INSTRUCTIONS TO FOLLOW:
Repeat exactly, and only, the lines from the one that contains "color([0.97, 0.97, 0.96]) stand_ring(k) spiral_tip();" through the one that contains "bpy.context.scene.collection.objects.link(empty)", both ends included.

--- BEGIN MATERIAL PROVIDED ---

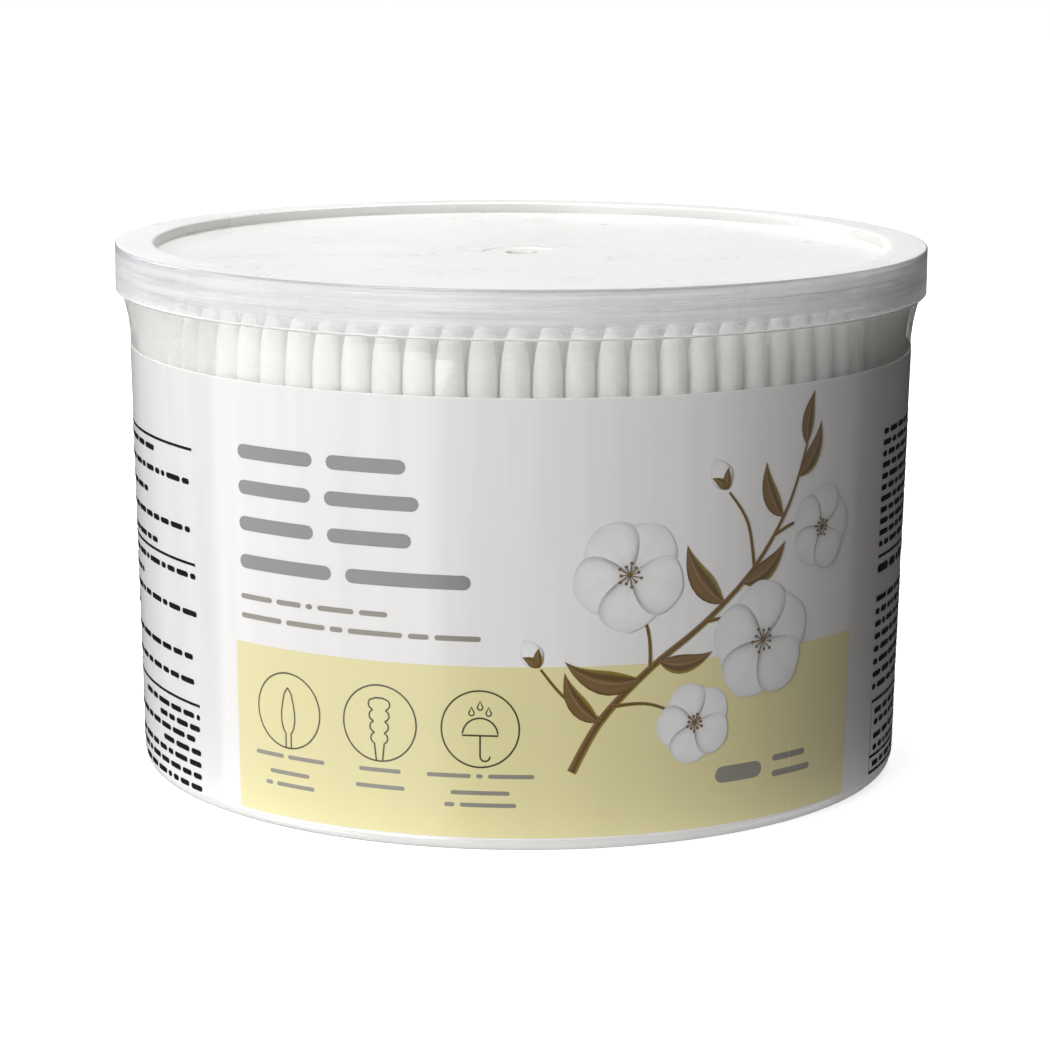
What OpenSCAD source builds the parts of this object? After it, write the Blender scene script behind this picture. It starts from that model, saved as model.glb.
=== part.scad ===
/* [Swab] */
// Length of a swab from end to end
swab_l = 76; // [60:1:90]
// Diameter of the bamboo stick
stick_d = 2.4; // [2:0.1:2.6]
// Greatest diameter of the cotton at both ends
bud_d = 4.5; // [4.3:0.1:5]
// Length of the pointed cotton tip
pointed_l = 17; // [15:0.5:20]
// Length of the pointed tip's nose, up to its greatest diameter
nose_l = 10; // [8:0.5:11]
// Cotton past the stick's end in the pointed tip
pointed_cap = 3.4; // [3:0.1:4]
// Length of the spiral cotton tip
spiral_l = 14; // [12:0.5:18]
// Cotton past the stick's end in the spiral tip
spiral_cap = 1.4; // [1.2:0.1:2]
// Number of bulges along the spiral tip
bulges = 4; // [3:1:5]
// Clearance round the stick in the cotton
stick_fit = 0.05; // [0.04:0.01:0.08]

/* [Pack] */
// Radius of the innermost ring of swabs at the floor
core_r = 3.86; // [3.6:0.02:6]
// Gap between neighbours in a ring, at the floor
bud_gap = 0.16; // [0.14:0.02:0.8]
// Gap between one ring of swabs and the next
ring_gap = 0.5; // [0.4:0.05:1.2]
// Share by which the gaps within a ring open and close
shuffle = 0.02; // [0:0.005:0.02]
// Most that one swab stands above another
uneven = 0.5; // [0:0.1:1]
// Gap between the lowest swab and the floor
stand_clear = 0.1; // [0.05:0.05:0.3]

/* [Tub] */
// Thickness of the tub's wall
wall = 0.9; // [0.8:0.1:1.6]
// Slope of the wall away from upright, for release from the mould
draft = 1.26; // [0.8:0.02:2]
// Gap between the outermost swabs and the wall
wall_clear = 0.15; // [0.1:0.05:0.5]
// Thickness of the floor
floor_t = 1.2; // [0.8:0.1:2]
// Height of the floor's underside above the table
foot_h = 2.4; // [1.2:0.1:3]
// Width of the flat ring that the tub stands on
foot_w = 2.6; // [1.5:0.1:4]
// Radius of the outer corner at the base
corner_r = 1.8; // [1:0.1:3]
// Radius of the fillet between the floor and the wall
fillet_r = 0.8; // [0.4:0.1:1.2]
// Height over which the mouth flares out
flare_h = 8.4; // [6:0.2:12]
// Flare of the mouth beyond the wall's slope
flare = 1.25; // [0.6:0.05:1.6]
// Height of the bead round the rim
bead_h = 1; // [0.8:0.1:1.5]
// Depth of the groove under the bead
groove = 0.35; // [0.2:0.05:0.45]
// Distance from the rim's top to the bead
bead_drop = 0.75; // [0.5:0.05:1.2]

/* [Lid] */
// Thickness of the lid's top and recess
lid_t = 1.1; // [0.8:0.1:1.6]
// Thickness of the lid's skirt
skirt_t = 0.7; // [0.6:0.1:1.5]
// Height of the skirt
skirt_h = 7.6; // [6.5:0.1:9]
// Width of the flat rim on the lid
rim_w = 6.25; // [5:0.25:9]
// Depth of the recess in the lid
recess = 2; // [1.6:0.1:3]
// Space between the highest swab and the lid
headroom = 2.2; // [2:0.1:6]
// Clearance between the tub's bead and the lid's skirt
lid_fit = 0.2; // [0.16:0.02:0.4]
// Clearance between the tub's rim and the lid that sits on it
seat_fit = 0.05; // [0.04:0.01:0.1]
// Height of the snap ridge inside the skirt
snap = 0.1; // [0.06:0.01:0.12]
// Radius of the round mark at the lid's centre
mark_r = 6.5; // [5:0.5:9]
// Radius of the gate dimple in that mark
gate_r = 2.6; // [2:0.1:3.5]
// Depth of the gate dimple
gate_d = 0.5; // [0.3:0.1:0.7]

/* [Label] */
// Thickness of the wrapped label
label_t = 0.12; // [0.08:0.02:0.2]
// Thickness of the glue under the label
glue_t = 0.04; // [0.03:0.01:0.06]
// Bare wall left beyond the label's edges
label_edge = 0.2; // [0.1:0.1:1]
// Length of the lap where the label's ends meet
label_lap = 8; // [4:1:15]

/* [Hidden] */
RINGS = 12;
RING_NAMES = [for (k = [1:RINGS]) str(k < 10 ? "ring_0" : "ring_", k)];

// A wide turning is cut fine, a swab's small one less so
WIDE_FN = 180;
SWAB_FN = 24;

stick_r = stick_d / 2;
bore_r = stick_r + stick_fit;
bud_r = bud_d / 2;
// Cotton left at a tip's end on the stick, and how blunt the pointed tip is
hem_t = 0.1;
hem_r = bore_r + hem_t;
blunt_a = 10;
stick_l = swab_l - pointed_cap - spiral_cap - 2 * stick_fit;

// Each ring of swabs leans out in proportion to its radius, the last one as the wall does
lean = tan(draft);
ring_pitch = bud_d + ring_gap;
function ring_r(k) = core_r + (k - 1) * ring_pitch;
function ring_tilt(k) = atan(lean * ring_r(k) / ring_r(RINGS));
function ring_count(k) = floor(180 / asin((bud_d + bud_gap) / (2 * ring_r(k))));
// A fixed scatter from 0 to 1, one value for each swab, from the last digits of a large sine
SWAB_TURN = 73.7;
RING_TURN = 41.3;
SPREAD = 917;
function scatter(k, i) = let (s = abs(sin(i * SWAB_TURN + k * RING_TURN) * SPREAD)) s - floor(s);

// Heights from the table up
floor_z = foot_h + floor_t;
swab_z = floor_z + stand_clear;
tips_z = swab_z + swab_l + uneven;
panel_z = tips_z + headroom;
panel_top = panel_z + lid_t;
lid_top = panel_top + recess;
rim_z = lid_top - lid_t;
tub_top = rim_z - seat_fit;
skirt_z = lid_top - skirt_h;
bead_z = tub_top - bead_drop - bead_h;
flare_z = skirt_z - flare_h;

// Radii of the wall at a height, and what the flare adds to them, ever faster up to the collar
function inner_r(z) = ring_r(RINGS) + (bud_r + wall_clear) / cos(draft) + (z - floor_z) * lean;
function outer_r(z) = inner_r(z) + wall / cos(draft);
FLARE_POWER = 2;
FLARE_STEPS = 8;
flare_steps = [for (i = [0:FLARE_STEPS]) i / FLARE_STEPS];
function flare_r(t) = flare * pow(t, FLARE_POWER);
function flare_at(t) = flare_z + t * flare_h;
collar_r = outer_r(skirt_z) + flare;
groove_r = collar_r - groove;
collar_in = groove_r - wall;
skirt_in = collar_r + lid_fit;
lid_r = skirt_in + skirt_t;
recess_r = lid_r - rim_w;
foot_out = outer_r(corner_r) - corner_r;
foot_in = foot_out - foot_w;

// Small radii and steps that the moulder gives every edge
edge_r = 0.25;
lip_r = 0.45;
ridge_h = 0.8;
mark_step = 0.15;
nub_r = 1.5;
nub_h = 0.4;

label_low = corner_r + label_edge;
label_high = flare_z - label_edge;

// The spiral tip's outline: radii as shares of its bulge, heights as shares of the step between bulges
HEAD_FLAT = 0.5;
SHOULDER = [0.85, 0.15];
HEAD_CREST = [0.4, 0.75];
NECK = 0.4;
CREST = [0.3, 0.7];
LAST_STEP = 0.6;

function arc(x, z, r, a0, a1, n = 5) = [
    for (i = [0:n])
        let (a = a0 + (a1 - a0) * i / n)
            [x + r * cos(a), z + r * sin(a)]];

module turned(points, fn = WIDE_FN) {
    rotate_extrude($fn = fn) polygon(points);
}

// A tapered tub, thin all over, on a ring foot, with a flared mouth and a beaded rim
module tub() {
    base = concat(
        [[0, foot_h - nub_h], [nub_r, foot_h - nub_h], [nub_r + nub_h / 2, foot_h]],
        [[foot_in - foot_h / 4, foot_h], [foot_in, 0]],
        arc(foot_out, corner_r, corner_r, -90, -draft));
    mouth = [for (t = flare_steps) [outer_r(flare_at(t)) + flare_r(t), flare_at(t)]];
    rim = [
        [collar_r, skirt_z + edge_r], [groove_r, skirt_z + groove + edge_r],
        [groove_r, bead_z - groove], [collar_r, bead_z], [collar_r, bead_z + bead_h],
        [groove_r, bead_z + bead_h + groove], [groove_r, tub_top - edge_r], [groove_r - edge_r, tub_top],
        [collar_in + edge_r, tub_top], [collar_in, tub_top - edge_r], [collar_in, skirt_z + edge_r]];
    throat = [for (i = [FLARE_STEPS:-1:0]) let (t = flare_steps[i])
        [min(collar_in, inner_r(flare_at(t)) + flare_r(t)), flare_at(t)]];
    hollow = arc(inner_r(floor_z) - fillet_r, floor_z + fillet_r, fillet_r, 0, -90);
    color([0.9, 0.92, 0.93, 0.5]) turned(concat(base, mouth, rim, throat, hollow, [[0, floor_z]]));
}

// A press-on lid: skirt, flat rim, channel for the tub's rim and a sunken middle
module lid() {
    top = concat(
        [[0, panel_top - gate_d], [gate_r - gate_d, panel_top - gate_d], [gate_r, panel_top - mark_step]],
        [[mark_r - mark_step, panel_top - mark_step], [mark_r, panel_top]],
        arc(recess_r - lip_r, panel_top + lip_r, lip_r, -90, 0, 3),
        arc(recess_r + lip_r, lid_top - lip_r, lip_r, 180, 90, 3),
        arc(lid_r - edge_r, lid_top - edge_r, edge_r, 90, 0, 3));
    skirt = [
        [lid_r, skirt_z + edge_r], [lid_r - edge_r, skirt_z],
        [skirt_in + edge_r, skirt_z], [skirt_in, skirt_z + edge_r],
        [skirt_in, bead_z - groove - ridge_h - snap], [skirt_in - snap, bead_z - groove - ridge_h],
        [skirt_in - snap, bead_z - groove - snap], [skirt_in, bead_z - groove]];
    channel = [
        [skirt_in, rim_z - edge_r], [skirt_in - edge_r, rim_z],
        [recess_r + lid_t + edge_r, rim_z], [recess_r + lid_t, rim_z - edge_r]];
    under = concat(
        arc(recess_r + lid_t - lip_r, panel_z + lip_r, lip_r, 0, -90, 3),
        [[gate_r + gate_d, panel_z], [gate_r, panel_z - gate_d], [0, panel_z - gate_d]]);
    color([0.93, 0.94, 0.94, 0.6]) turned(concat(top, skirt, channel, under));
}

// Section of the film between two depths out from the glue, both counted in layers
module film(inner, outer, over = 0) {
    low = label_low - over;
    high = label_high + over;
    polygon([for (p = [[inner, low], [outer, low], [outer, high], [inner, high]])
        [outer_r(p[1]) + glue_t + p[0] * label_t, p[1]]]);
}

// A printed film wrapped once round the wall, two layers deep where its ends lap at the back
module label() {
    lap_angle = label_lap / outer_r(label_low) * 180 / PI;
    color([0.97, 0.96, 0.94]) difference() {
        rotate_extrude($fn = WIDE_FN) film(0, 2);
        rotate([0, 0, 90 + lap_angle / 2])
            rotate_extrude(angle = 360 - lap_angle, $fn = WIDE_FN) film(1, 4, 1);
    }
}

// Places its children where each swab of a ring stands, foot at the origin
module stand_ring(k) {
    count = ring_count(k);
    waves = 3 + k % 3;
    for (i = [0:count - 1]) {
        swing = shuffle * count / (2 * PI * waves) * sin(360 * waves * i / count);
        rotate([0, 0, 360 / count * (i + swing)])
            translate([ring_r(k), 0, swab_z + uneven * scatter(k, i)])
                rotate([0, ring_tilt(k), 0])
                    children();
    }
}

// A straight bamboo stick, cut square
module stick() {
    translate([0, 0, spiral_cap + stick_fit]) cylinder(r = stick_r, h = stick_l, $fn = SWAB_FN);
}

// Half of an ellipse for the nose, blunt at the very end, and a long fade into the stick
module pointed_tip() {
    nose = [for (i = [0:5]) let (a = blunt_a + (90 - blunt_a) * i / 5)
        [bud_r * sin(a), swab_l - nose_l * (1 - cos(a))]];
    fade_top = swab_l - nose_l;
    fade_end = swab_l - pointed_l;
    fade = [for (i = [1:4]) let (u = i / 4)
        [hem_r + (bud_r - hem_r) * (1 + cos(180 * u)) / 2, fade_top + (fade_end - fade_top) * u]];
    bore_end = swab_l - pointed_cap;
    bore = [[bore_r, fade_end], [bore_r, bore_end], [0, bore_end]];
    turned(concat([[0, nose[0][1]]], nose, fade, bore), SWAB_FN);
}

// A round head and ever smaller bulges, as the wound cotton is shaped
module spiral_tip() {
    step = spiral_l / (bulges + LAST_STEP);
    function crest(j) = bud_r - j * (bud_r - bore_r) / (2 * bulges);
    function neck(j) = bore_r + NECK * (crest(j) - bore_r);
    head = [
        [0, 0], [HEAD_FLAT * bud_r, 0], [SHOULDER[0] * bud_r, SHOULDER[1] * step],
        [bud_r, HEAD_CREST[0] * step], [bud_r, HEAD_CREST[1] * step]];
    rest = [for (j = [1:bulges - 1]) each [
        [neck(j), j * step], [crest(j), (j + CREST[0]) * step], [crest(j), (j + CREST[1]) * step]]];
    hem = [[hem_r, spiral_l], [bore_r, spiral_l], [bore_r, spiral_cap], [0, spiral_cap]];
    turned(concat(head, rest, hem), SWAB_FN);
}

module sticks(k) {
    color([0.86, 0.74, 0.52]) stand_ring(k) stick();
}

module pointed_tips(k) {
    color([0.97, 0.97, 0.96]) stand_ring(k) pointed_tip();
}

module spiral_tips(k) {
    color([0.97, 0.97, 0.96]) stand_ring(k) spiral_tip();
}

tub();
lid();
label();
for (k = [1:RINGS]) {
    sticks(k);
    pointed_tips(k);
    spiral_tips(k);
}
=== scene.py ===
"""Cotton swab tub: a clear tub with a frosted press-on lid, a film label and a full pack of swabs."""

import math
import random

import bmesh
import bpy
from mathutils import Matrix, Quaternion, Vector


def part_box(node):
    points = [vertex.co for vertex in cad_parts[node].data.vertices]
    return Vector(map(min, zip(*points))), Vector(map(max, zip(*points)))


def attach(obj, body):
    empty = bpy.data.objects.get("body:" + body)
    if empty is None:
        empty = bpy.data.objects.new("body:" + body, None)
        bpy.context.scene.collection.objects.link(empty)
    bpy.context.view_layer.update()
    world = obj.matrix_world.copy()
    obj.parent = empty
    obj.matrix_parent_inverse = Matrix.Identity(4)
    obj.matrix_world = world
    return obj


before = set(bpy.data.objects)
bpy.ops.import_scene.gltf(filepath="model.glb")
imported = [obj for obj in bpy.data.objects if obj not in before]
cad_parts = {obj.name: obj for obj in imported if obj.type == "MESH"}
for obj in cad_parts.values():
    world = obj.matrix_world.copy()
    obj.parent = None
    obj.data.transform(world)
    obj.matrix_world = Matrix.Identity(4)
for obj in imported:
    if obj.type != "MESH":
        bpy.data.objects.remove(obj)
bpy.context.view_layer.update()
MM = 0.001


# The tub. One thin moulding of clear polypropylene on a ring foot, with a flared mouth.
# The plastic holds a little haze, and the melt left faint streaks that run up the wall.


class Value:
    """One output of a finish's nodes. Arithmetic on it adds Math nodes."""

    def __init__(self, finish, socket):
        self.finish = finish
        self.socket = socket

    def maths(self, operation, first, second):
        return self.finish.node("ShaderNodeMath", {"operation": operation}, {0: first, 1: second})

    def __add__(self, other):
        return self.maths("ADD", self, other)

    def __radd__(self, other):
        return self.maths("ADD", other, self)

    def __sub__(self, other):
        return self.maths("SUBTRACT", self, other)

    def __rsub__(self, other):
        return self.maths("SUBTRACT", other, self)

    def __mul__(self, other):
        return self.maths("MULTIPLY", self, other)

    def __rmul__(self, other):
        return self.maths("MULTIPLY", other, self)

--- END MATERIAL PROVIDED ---

THE OUTPUT:
    color([0.97, 0.97, 0.96]) stand_ring(k) spiral_tip();
}

tub();
lid();
label();
for (k = [1:RINGS]) {
    sticks(k);
    pointed_tips(k);
    spiral_tips(k);
}
=== scene.py ===
"""Cotton swab tub: a clear tub with a frosted press-on lid, a film label and a full pack of swabs."""

import math
import random

import bmesh
import bpy
from mathutils import Matrix, Quaternion, Vector


def part_box(node):
    points = [vertex.co for vertex in cad_parts[node].data.vertices]
    return Vector(map(min, zip(*points))), Vector(map(max, zip(*points)))


def attach(obj, body):
    empty = bpy.data.objects.get("body:" + body)
    if empty is None:
        empty = bpy.data.objects.new("body:" + body, None)
        bpy.context.scene.collection.objects.link(empty)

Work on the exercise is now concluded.